EXERCISE DIRECTIONS >> Reproduce the first line and every line after it, exactly, through the one containing "SMOKE_CLOUD = 0.0006". Leave out the rest.
+++
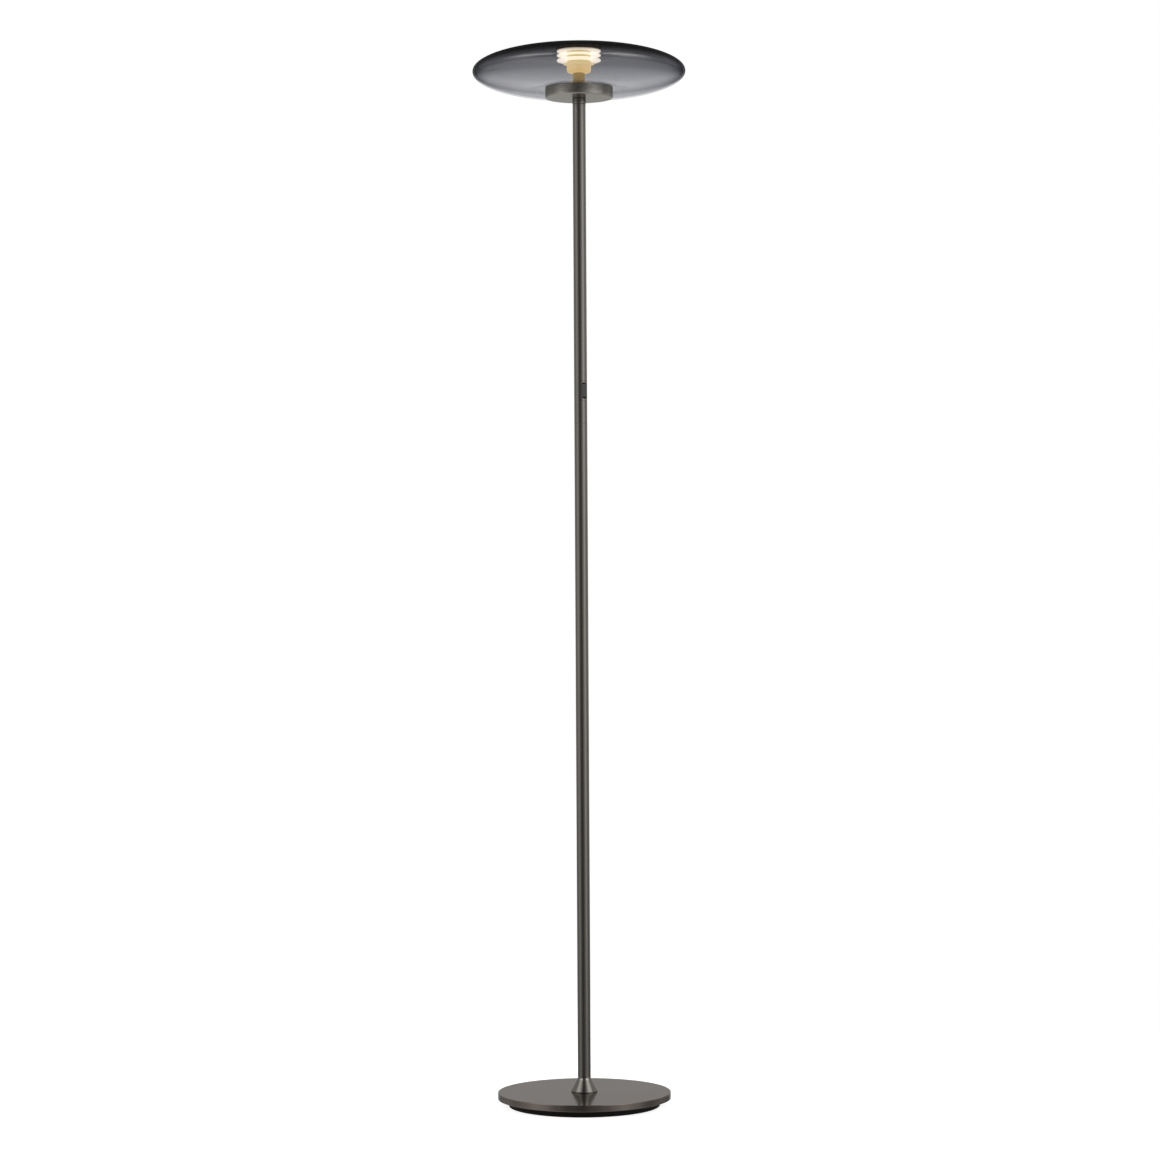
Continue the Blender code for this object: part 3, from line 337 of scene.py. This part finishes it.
def lamp_and_painted_glow(name, low_glow, high_glow, low, high, alpha=1.0):
    """An emitting surface: the lamp's own light on the diffusers and lens, and painted light on the stem, cup and
    trim ring, where a glow is painted on metal for the light that falls on it. The glow goes from one colour to
    another with height.
    """
    made, n, shader = new_material(name)
    position, _, _, z = place(n)
    cloud = n.noise(position, CLOUD_SCALE, 2.0)
    glow = n.mix_colour(n.fade(z, low, high), (*low_glow, 1.0), (*high_glow, 1.0))
    uneven = n.mix_colour(cloud, grey(0.93), grey(1.05))
    n.link(n.mix_colour(1.0, glow, uneven, "MULTIPLY"), shader.inputs["Emission Color"])
    shader.inputs["Emission Strength"].default_value = 1.0
    n.link(n.mix_colour(cloud, grey(0.02), grey(0.03)), shader.inputs["Base Color"])
    shader.inputs["Roughness"].default_value = 0.4
    shader.inputs["Alpha"].default_value = alpha
    return made


# Smoked glass: (height in metres, density through both faces of the wall). The density rising upwards is partly
# the glass's own smoke and partly painted shade, standing for the dark reflections along the shade's top.
SMOKE_AND_SHADE = (
    (1.7170, 0.26), (1.7300, 0.36), (1.7450, 0.40), (1.7580, 0.45), (1.7710, 0.53),
    (1.7810, 0.53), (1.7910, 0.53), (1.8010, 0.58),
)
SMOKE_TINT = (1.0, 0.985, 0.925)  # shares of the density, for red, green and blue
LEAST_LOW = 0.90                  # least cosine that the light's way through a wall is worked
LEAST_HIGH = 0.05                 # out with, low and high on the shade
LEAST_FADE = (1.735, 1.757)       # heights between which it changes
GLASS_GLOSS = 0.055               # share of light that one face mirrors
GLASS_ROUGHNESS = 0.12
SMOKE_CLOUD = 0.0006              # how far a cloud in the smoke moves its heights


def smoked_glass(name):
    """Clear glass with smoke in it: darker upwards, partly from its smoke and partly as painted shade, and darker
    where more of it is looked through.
    """
    made = bpy.data.materials.new(name)
    made.use_nodes = True
    n = Nodes(made.node_tree)
    position, _, _, z = place(n)
    cloud = n.fade(n.noise(position, 9.0, 2.0), 0.2, 0.8, -SMOKE_CLOUD, SMOKE_CLOUD)
    # Smoke and painted shade together: the density rises towards the top of the shade.
    smoke_and_shade_density = n.ramp(n.math("ADD", z, cloud), SMOKE_AND_SHADE, SMOKE_AND_SHADE[0][0], SMOKE_AND_SHADE[-1][0])
    facing = n.add("ShaderNodeLayerWeight")
    facing.inputs["Blend"].default_value = 0.5
    least = n.fade(z, *LEAST_FADE, LEAST_LOW, LEAST_HIGH)
    cosine = n.math("MAXIMUM", n.math("SUBTRACT", 1.0, facing.outputs["Facing"]), least)
    way = n.math("DIVIDE", smoke_and_shade_density, cosine)
    levels = [n.math("EXPONENT", n.math("MULTIPLY", way, -0.5 * share)) for share in SMOKE_TINT]
    clear = n.add("ShaderNodeBsdfTransparent")
    n.link(vector_of(n, *levels), clear.inputs["Color"])
    mirror = n.add("ShaderNodeBsdfGlossy")
    mirror.inputs["Color"].default_value = (1.0, 0.99, 1.0, 1.0)
    mirror.inputs["Roughness"].default_value = GLASS_ROUGHNESS
    output = n.add("ShaderNodeOutputMaterial")
    n.link(n.mix_shader(GLASS_GLOSS, clear.outputs[0], mirror.outputs[0]), output.inputs[0])
    return made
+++
CORRECT RESPONSE >>
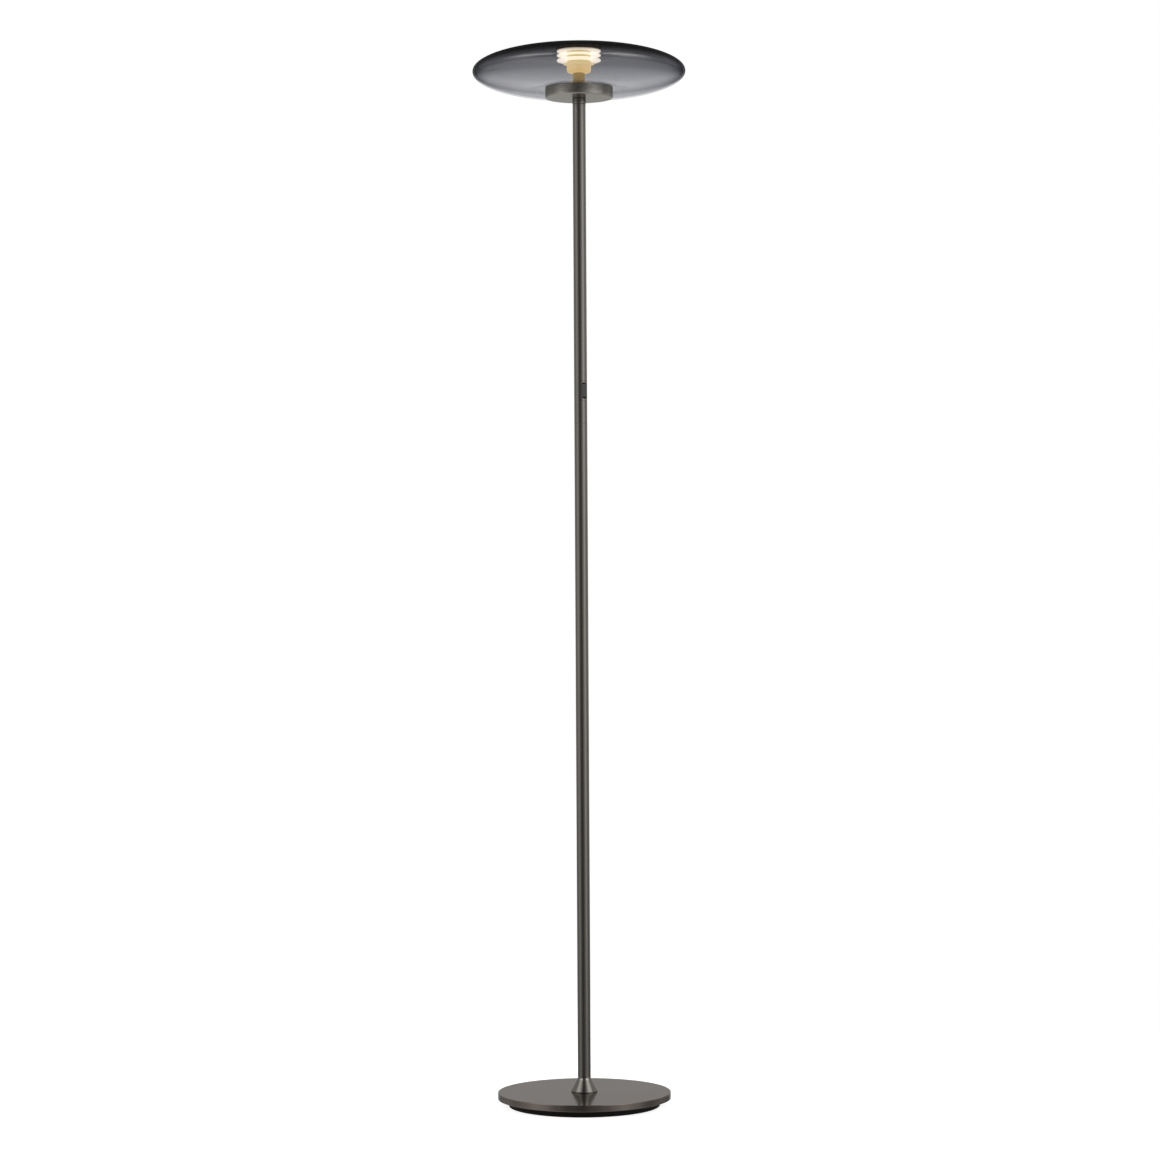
Continue the Blender code for this object: part 3, from line 337 of scene.py. This part finishes it.
def lamp_and_painted_glow(name, low_glow, high_glow, low, high, alpha=1.0):
    """An emitting surface: the lamp's own light on the diffusers and lens, and painted light on the stem, cup and
    trim ring, where a glow is painted on metal for the light that falls on it. The glow goes from one colour to
    another with height.
    """
    made, n, shader = new_material(name)
    position, _, _, z = place(n)
    cloud = n.noise(position, CLOUD_SCALE, 2.0)
    glow = n.mix_colour(n.fade(z, low, high), (*low_glow, 1.0), (*high_glow, 1.0))
    uneven = n.mix_colour(cloud, grey(0.93), grey(1.05))
    n.link(n.mix_colour(1.0, glow, uneven, "MULTIPLY"), shader.inputs["Emission Color"])
    shader.inputs["Emission Strength"].default_value = 1.0
    n.link(n.mix_colour(cloud, grey(0.02), grey(0.03)), shader.inputs["Base Color"])
    shader.inputs["Roughness"].default_value = 0.4
    shader.inputs["Alpha"].default_value = alpha
    return made


# Smoked glass: (height in metres, density through both faces of the wall). The density rising upwards is partly
# the glass's own smoke and partly painted shade, standing for the dark reflections along the shade's top.
SMOKE_AND_SHADE = (
    (1.7170, 0.26), (1.7300, 0.36), (1.7450, 0.40), (1.7580, 0.45), (1.7710, 0.53),
    (1.7810, 0.53), (1.7910, 0.53), (1.8010, 0.58),
)
SMOKE_TINT = (1.0, 0.985, 0.925)  # shares of the density, for red, green and blue
LEAST_LOW = 0.90                  # least cosine that the light's way through a wall is worked
LEAST_HIGH = 0.05                 # out with, low and high on the shade
LEAST_FADE = (1.735, 1.757)       # heights between which it changes
GLASS_GLOSS = 0.055               # share of light that one face mirrors
GLASS_ROUGHNESS = 0.12
SMOKE_CLOUD = 0.0006              # how far a cloud in the smoke moves its heights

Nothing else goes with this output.